## What is asked
The material below contains a line with "obj.matrix_world = world" and a line with "before = set(bpy.data.objects)". Copy exactly those two lines and all lines between them.

## Given information
____

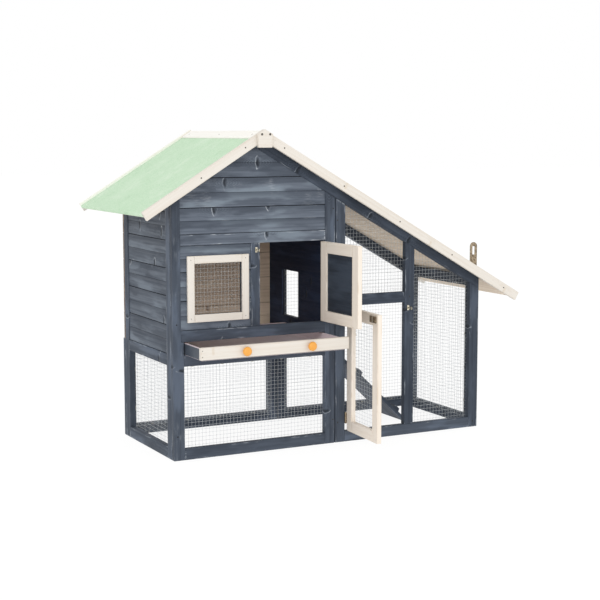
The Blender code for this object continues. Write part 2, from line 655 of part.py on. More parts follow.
def build_house_door():
    left, right = DOOR_OPENING_X + DOOR_CLEAR, HOUSE_RIGHT_X - DOOR_CLEAR
    bottom, top = HOUSE_OPENING_Z + DOOR_CLEAR, LINTEL_Z - DOOR_CLEAR
    pivot = (HOUSE_RIGHT_X - DOOR_CLEAR / 2, -HINGE_AXIS_OUT, bottom)
    swing = joint_empty("house_door_pivot", pivot, (0.0, 0.0, radians(HOUSE_DOOR_ANGLE)))
    outer, inner = door_frame_outline(left, bottom, right, top)
    plate("house_door_frame", outer, 0.0, DOOR_THICKNESS, CREAM_WOOD, holes=[inner],
          pivot=pivot, parent=swing)
    front = (DOOR_THICKNESS - DOOR_PANEL) / 2
    panel = rectangle(inner[0][0] + GAP, inner[0][1] + GAP, inner[2][0] - GAP, inner[2][1] - GAP)
    plate("house_door_panel", panel, front, front + DOOR_PANEL, DARK_WOOD, pivot=pivot, parent=swing)
    for end, height in (("lower", bottom + HINGE_INSET), ("upper", top - HINGE_INSET)):
        hinge(f"house_door_hinge_{end}", pivot[0], height, 1)
    hasp("house", left, 1, STAPLE_HOUSE_Z, swing)
    staple("house_staple", DOOR_OPENING_X - STAPLE_FROM_DOOR, STAPLE_HOUSE_Z)


def build_run_door():
    left, right = RUN_OPENING_X + DOOR_CLEAR, MID_POST_X - DOOR_CLEAR
    bottom, top = POST + DOOR_CLEAR, RUN_RAIL_Z - DOOR_CLEAR
    pivot = (RUN_OPENING_X + DOOR_CLEAR / 2, -HINGE_AXIS_OUT, bottom)
    swing = joint_empty("run_door_pivot", pivot, (0.0, 0.0, -radians(RUN_DOOR_ANGLE)))
    outer, inner = door_frame_outline(left, bottom, right, top)
    plate("run_door_frame", outer, 0.0, DOOR_THICKNESS, CREAM_WOOD, holes=[inner],
          pivot=pivot, parent=swing)
    lap = rectangle(inner[0][0] - MESH_LAP, inner[0][1] - MESH_LAP,
                    inner[2][0] + MESH_LAP, inner[2][1] + MESH_LAP)
    lattice("run_door_mesh", lap, DOOR_THICKNESS + GAP, pivot=pivot, parent=swing)
    for end, height in (("lower", bottom + HINGE_INSET), ("upper", top - HINGE_INSET)):
        hinge(f"run_door_hinge_{end}", pivot[0], height, -1)
    hasp("run", right, -1, STAPLE_RUN_Z, swing)
    staple("run_staple", MID_POST_X + STAPLE_FROM_DOOR, STAPLE_RUN_Z)


def hasp(owner, free_edge, inward, height, door):
    """A hasp's strap, folded back on a door's face.

    It turns about an upright knuckle beside the door's free edge and reaches the staple.
    """
    knuckle_x = free_edge + inward * HASP_KNUCKLE_INSET
    knuckle_y = -GAP - HASP_KNUCKLE
    low, high = height - HASP_WIDTH / 2, height + HASP_WIDTH / 2
    pivot = (knuckle_x, knuckle_y, height)
    swing = joint_empty(f"{owner}_hasp_pivot", pivot, parent=door)
    reach = knuckle_x + inward * HASP_STRAP
    slot_middle = (free_edge - inward * (DOOR_CLEAR + STAPLE_FROM_DOOR))
    slot_middle = knuckle_x + (knuckle_x - slot_middle)
    half, tall = HASP_SLOT_WIDTH / 2, HASP_SLOT_LENGTH / 2
    slot = rectangle(slot_middle - half, height - tall, slot_middle + half, height + tall)
    strap = bmesh.new()
    far = knuckle_y - GAP
    outline = rectangle(min(knuckle_x, reach), low, max(knuckle_x, reach), high)
    add_plate(strap, outline, far - HASP_PLATE, far, holes=[slot])
    bmesh.ops.recalc_face_normals(strap, faces=strap.faces)
    knuckle = bmesh.new()
    sides = 12
    circle = [(knuckle_x + HASP_KNUCKLE * cos(2 * pi * k / sides),
               knuckle_y + HASP_KNUCKLE * sin(2 * pi * k / sides)) for k in range(sides)]
    add_plate(knuckle, circle, low, high, plane="flat")
    bmesh.ops.recalc_face_normals(knuckle, faces=knuckle.faces)
    meshes = []
    for part, builder in (("strap", strap), ("knuckle", knuckle)):
        mesh = bpy.data.meshes.new(f"{owner}_{part}")
        builder.to_mesh(mesh)
        builder.free()
        meshes.append(mesh)
    pieces_joined(f"{owner}_hasp_strap", meshes, BRONZED_STEEL, pivot=pivot, parent=swing)


def staple(name, x, z):
    """A turning staple: a round neck out of the post, and a flat eye that passes the hasp's slot."""
    neck = bmesh.new()
    sides = 16
    circle = [(x + STAPLE_NECK_RADIUS * cos(2 * pi * k / sides),
               z + STAPLE_NECK_RADIUS * sin(2 * pi * k / sides)) for k in range(sides)]
    add_plate(neck, circle, -GAP - STAPLE_NECK - STAPLE_NECK_BITE, -GAP)
    bmesh.ops.recalc_face_normals(neck, faces=neck.faces)
    eye = bmesh.new()
    outer_y, inner_y = -GAP - STAPLE_NECK - STAPLE_EYE_LENGTH, -GAP - STAPLE_NECK
    half = STAPLE_EYE_WIDTH / 2
    wall = STAPLE_THICKNESS
    outer = [(inner_y, z - half), (inner_y, z + half), (outer_y, z + half), (outer_y, z - half)]
    hole = [(inner_y - wall, z - half + wall), (inner_y - wall, z + half - wall),
            (outer_y + wall, z + half - wall), (outer_y + wall, z - half + wall)]
    add_plate(eye, outer, x - STAPLE_THICKNESS / 2, x + STAPLE_THICKNESS / 2, plane="side", holes=[hole])
    bmesh.ops.recalc_face_normals(eye, faces=eye.faces)
    meshes = []
    for part, builder in (("neck", neck), ("eye", eye)):
        mesh = bpy.data.meshes.new(f"{name}_{part}")
        builder.to_mesh(mesh)
        builder.free()
        meshes.append(mesh)
    pieces_joined(name, meshes, NICKELLED_STEEL, pivot=(x, 0.0, z))


# ---- tray, ramp and roof hasp ------------------------------------------------------------
def build_tray():
    left, right = POST + TRAY_CLEAR, HOUSE_RIGHT_X - TRAY_CLEAR
    floor = TRAY_SLOT_Z + TRAY_CLEAR / 2
    top = FLOOR_RAIL_Z - TRAY_CLEAR
    front_face = -TRAY_PULL - TRAY_FRONT_THICKNESS
    back_face = BACK_INNER_Y - TRAY_CLEAR - TRAY_PULL
    pull = joint_empty("tray_pull", (left, front_face, floor))
    start = front_face + TRAY_FRONT_THICKNESS
    walls = [
        ((left, start, floor), (left + TRAY_WALL, back_face, top)),
        ((right - TRAY_WALL, start, floor), (right, back_face, top)),
        ((left, back_face - TRAY_WALL, floor), (right, back_face, top)),
        ((left, start, floor), (right, start + TRAY_WALL, top)),
        ((left, start, floor), (right, back_face, floor + TRAY_FLOOR)),
    ]
    box_union("tray", walls, TRAY_SHEET, pivot=pull["pivot"], parent=pull)
    lap = TRAY_CLEAR + TRAY_FRONT_LAP
    front_low, front_high = TRAY_SLOT_Z + TRAY_FRONT_RISE, FLOOR_RAIL_Z + TRAY_FRONT_OVER
    block("tray_front", (left - lap, front_face - GAP, front_low), (right + lap, start - GAP, front_high),
          CREAM_WOOD, pivot=pull["pivot"], parent=pull)
    middle = (left + right) / 2 + KNOB_SHIFT
    height = (front_low + front_high) / 2
    dome = [(radius, share * KNOB_LENGTH) for radius, share in (
        (KNOB_STEM_RADIUS, 0.0), (KNOB_STEM_RADIUS, 0.30), (KNOB_RADIUS * 0.92, 0.42),
        (KNOB_RADIUS, 0.60), (KNOB_RADIUS * 0.88, 0.82), (KNOB_RADIUS * 0.55, 1.0))]
    for name, shift in (("left", -0.5), ("right", 0.5)):
        start_at = (middle + shift * KNOB_SPACING, front_face - 2 * GAP, height)
        turned(f"tray_knob_{name}", dome, start_at, (0.0, -1.0, 0.0), ORANGE_PLASTIC,
               pivot=pull["pivot"], parent=pull)


def build_ramp():
    """A board that slopes down from the doorway to the ground, with cleats for footholds."""
    angle = atan(RAMP_TOP_Z / RAMP_RUN)
    along = Vector((cos(angle), -sin(angle)))
    square = Vector((sin(angle), cos(angle)))
    top = Vector((RAMP_TOP_X, RAMP_TOP_Z))
    length = (RAMP_TOP_Z - GAP) / sin(angle)
    outline = [top, top + along * length]
    heel = outline[1] + Vector((-RAMP_THICKNESS / sin(angle), 0.0))
    back_face = top + Vector((0.0, -RAMP_THICKNESS / cos(angle)))
    outline += [heel, back_face]
    middle = DOORWAY_Y + DOORWAY_WIDTH / 2
    near, far = middle - RAMP_WIDTH / 2, middle + RAMP_WIDTH / 2
    loop = [(p.x, p.y) for p in outline]
    count = int(length / CLEAT_SPACING)
    first = (length - (count - 1) * CLEAT_SPACING) / 2
    stepped = [loop[0]]
    for number in range(count):
        middle_of = top + along * (first + number * CLEAT_SPACING)
        for shift, rise in ((-0.7, 0.0), (-0.5, 1.0), (0.5, 1.0), (0.7, 0.0)):
            point = middle_of + along * shift * CLEAT * 2 + square * rise * CLEAT
            stepped.append((point.x, point.y))
    stepped += loop[1:]
    plate("ramp", stepped, near, far, DARK_WOOD, pivot=(RAMP_TOP_X, middle, RAMP_TOP_Z))


def build_roof_hasp():
    """A slotted strap that stands on the right slope behind the front fascia.

    It folds back onto the felt about its foot, which lies along the slope.
    """
    left, right = ROOF_HASP_X - ROOF_HASP_WIDTH / 2, ROOF_HASP_X + ROOF_HASP_WIDTH / 2
    near = ROOF_FRONT_Y + FASCIA_THICKNESS + ROOF_HASP_BEHIND
    foot_left, foot_middle, foot_right = (roof_z(x, FELT_TOP) + GAP * 2
                                          for x in (left, ROOF_HASP_X, right))
    top = foot_left + ROOF_HASP_HEIGHT - ROOF_HASP_WIDTH / 2
    radius, steps = ROOF_HASP_WIDTH / 2, 10
    arc = [(ROOF_HASP_X + radius * cos(pi * k / steps), top + radius * sin(pi * k / steps))
           for k in range(steps + 1)]
    outline = [(left, foot_left), (right, foot_right)] + arc
    slot_low = top - ROOF_HASP_SLOT_LENGTH
    half = ROOF_HASP_SLOT_WIDTH / 2
    slot = rectangle(ROOF_HASP_X - half, slot_low, ROOF_HASP_X + half, top)
    plate("roof_hasp", outline, near, near + ROOF_HASP_THICKNESS, BRONZED_STEEL, holes=[slot],
          pivot=(ROOF_HASP_X, near + ROOF_HASP_THICKNESS, foot_middle))


def main():
    clear_scene()
    build_house_front()
    build_cladding()
    build_window()
    build_side_and_back_frames()
    build_run_front()
    build_meshes()
    build_roof()
    build_house_door()
    build_run_door()
    build_tray()
    build_ramp()
    build_roof_hasp()


main()
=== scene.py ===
"""Looks of a wooden rabbit hutch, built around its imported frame.

Every timber, board, wire, screw and fitting is its own piece, in metres, in the frame's axes:
+X to the right along the front, +Y to the back, +Z up.
"""

import json
import logging
import random
from dataclasses import dataclass, field
from enum import Enum
from math import cos, hypot, pi, radians, sin
from typing import Callable, Iterable, Optional, Sequence

import bmesh
import bpy
from mathutils import Matrix, Vector


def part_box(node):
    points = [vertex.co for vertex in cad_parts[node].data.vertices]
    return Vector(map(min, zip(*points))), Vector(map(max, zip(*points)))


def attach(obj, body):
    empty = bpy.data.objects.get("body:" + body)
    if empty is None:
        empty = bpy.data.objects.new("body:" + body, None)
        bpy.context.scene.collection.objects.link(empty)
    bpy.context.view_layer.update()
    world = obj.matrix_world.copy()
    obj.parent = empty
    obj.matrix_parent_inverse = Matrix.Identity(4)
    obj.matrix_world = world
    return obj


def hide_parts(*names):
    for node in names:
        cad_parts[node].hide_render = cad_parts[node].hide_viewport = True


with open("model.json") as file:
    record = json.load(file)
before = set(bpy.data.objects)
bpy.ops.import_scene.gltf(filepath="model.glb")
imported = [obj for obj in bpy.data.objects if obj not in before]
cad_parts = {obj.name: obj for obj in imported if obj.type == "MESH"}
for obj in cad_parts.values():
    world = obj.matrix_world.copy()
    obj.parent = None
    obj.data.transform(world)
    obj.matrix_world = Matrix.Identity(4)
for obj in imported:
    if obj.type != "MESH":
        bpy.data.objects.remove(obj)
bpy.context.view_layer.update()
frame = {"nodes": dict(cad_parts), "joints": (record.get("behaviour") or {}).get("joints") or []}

MM = 0.001
log = logging.getLogger("hutch")
Point = tuple[float, float]
Socket = bpy.types.NodeSocket
Tree = bpy.types.NodeTree
Shape = bmesh.types.BMesh


# ---- nodes and colours -------------------------------------------------------------------
def linear(hex_code: str) -> tuple[float, float, float, float]:
    """Turn an sRGB hex colour into linear RGBA.

    Args:
        hex_code: six hex digits after a hash.
    Returns:
        Linear red, green and blue, and 1 for alpha.
    """
    def channel(start: int) -> float:
        """One channel, from its two hex digits."""
        value = int(hex_code[start:start + 2], 16) / 255
        return value / 12.92 if value <= 0.04045 else ((value + 0.055) / 1.055) ** 2.4
    return channel(1), channel(3), channel(5), 1.0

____

## The solution
    obj.matrix_world = world
    return obj


def hide_parts(*names):
    for node in names:
        cad_parts[node].hide_render = cad_parts[node].hide_viewport = True


with open("model.json") as file:
    record = json.load(file)
before = set(bpy.data.objects)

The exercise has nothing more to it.